Check every line of the data below for the string "from", and copy the ones that hold it.

Given information:
○ ○ ○ ○ ○ ○ ○
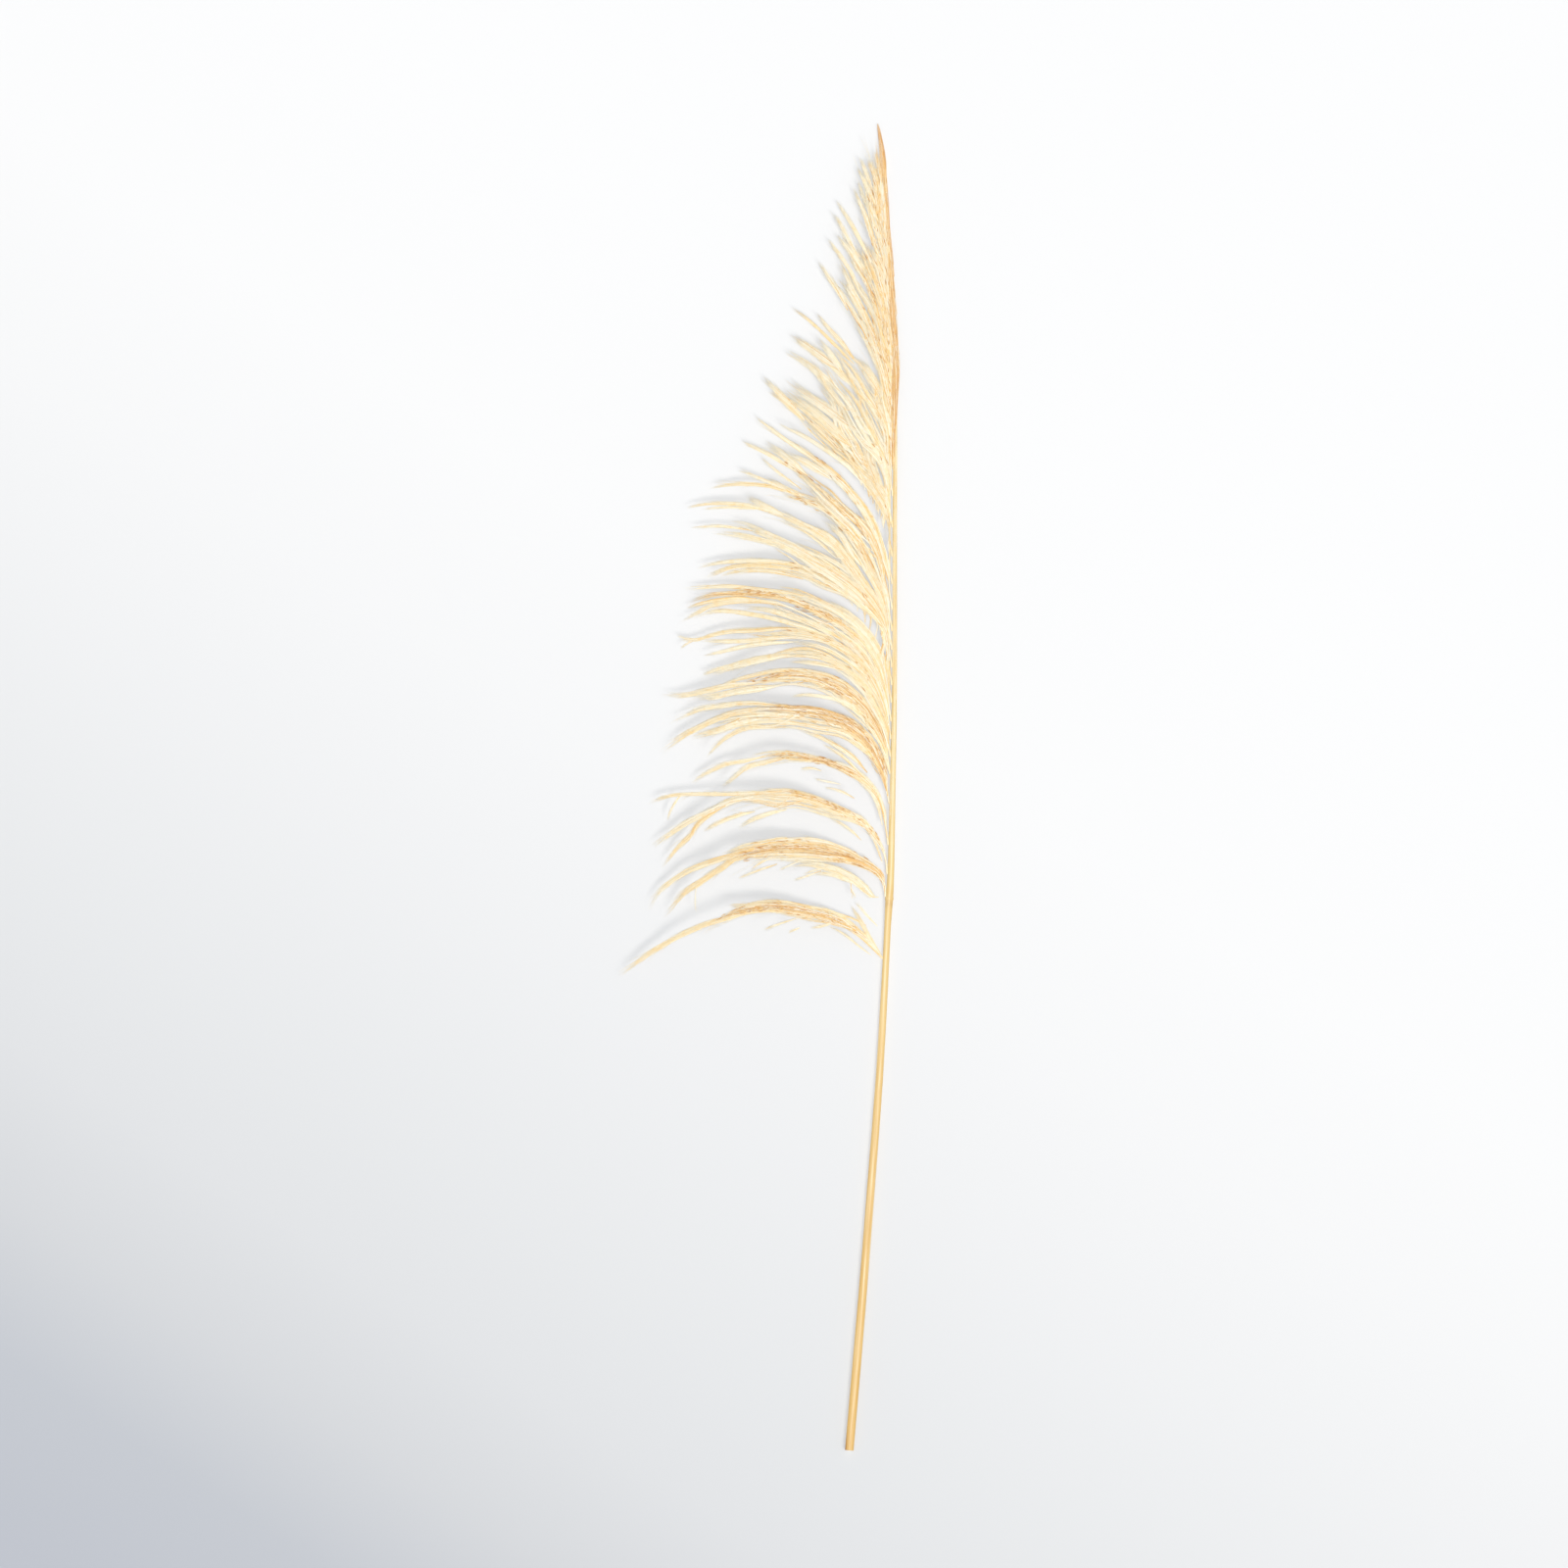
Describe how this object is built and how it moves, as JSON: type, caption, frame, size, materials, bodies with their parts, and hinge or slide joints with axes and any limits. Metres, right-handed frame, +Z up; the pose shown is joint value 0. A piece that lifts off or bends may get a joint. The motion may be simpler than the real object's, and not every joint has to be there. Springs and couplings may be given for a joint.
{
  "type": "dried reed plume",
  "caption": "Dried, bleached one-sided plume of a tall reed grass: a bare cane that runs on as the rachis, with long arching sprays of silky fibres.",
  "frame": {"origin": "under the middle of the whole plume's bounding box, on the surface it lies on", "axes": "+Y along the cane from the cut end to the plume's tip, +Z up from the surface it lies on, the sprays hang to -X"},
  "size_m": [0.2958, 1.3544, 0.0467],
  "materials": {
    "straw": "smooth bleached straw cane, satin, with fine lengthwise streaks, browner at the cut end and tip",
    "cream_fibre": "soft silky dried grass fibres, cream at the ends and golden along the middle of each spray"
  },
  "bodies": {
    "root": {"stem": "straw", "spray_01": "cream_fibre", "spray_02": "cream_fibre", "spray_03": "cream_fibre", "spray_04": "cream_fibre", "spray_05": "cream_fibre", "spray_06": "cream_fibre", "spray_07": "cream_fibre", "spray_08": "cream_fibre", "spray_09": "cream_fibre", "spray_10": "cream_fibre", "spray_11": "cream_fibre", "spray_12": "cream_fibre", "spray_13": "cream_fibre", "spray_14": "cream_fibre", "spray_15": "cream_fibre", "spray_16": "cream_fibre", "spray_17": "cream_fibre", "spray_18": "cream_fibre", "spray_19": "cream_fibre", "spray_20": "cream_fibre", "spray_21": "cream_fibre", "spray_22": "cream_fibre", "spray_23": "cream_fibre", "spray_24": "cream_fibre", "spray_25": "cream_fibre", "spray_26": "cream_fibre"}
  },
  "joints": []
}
○ ○ ○ ○ ○ ○ ○
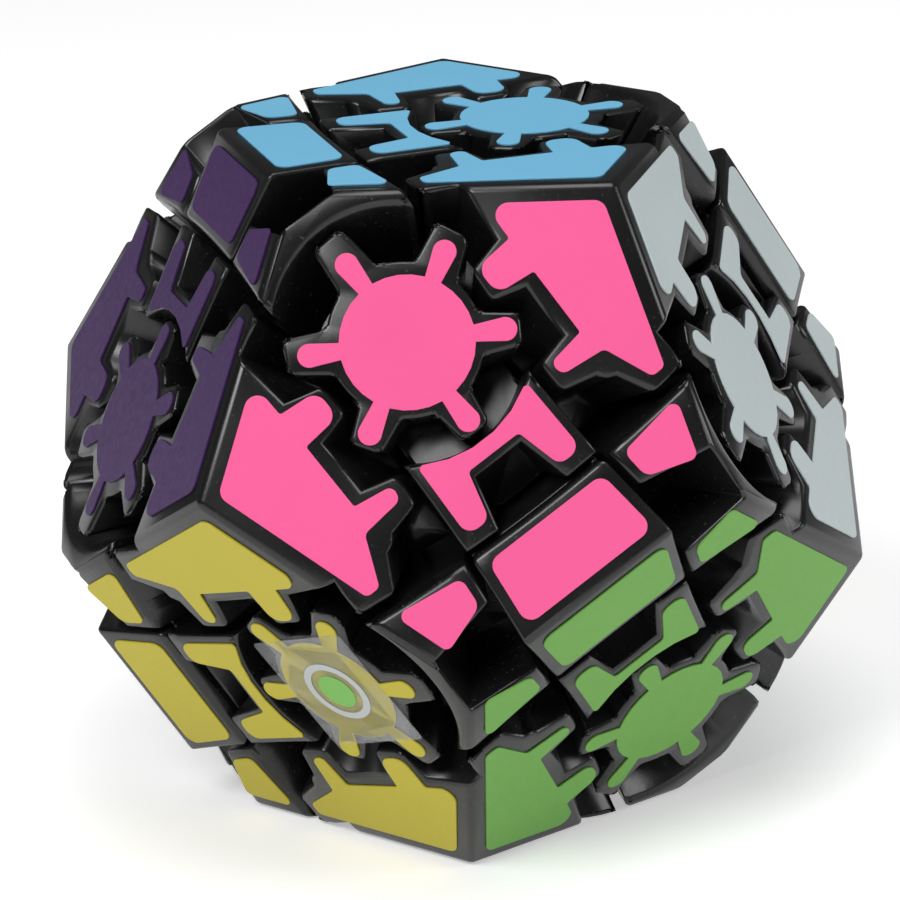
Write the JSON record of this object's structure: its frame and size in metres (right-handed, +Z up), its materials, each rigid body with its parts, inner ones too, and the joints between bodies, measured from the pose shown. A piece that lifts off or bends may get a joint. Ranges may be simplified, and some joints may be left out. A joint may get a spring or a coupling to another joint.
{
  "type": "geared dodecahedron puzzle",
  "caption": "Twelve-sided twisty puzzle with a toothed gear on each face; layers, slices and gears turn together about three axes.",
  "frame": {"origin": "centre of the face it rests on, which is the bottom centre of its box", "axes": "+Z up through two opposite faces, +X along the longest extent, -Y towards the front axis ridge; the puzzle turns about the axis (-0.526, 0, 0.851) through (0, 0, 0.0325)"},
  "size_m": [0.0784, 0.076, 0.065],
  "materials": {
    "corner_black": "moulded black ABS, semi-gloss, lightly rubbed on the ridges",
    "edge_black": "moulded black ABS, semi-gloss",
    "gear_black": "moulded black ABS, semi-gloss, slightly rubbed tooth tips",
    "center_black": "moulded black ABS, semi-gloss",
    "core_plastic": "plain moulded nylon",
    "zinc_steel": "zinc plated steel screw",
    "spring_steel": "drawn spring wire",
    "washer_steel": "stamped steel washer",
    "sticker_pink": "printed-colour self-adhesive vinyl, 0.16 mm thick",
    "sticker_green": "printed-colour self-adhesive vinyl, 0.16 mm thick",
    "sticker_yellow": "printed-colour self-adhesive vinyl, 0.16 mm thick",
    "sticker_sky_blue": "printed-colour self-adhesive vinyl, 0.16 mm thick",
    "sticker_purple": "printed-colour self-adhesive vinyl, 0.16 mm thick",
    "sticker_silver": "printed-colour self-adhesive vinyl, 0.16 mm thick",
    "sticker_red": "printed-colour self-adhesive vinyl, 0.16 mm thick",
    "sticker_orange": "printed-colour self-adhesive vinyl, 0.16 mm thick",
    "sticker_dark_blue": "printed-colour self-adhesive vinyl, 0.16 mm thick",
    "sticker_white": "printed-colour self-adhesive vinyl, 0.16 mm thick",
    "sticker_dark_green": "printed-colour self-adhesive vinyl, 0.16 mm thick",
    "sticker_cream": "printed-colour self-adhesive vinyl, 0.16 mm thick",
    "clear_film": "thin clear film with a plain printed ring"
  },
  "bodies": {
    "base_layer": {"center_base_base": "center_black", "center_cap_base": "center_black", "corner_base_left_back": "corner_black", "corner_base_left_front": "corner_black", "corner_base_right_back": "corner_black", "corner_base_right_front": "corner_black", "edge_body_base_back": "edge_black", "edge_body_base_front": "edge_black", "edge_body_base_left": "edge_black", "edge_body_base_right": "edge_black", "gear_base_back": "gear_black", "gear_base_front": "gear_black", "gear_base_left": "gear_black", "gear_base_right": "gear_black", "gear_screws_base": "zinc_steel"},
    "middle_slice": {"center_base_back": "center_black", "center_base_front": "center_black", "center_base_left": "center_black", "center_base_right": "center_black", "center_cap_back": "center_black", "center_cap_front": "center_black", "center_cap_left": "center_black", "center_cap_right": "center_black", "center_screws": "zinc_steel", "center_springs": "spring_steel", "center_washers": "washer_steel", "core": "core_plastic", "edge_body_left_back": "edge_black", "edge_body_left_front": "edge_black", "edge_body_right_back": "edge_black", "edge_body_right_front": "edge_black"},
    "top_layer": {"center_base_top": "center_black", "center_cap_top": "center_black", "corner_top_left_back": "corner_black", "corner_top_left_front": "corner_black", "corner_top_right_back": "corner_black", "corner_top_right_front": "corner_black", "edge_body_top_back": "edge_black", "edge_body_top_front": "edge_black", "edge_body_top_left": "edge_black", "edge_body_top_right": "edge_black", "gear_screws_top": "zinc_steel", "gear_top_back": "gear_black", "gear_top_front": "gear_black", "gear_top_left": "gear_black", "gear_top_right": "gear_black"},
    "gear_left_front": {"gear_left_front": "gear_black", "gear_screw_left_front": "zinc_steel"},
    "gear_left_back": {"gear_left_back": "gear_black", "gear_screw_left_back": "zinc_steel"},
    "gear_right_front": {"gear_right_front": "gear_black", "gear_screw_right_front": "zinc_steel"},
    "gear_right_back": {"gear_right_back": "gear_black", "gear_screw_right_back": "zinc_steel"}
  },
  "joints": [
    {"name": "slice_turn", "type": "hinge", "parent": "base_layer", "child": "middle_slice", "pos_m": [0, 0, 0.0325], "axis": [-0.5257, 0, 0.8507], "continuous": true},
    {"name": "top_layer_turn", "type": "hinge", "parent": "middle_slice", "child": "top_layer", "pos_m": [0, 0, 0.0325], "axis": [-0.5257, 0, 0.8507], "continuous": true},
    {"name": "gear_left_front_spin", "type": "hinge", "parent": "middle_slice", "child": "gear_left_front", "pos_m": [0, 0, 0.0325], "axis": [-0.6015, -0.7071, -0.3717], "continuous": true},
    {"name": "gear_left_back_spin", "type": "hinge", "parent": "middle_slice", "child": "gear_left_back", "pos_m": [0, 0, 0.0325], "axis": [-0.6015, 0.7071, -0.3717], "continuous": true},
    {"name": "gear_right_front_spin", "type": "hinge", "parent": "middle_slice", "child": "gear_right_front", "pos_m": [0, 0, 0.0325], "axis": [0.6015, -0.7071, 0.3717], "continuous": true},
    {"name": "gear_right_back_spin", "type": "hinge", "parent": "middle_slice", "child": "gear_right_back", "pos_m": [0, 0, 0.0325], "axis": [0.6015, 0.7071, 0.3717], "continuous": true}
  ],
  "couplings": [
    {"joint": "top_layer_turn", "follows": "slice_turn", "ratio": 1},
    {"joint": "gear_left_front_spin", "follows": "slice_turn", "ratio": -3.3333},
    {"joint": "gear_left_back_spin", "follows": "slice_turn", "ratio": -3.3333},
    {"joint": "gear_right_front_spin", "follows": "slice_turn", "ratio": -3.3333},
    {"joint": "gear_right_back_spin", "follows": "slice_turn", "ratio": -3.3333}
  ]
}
○ ○ ○ ○ ○ ○ ○
Written response:
  "frame": {"origin": "under the middle of the whole plume's bounding box, on the surface it lies on", "axes": "+Y along the cane from the cut end to the plume's tip, +Z up from the surface it lies on, the sprays hang to -X"},
Write the JSON record of this object's structure: its frame and size in metres (right-handed, +Z up), its materials, each rigid body with its parts, inner ones too, and the joints between bodies, measured from the pose shown. A piece that lifts off or bends may get a joint. Ranges may be simplified, and some joints may be left out. A joint may get a spring or a coupling to another joint.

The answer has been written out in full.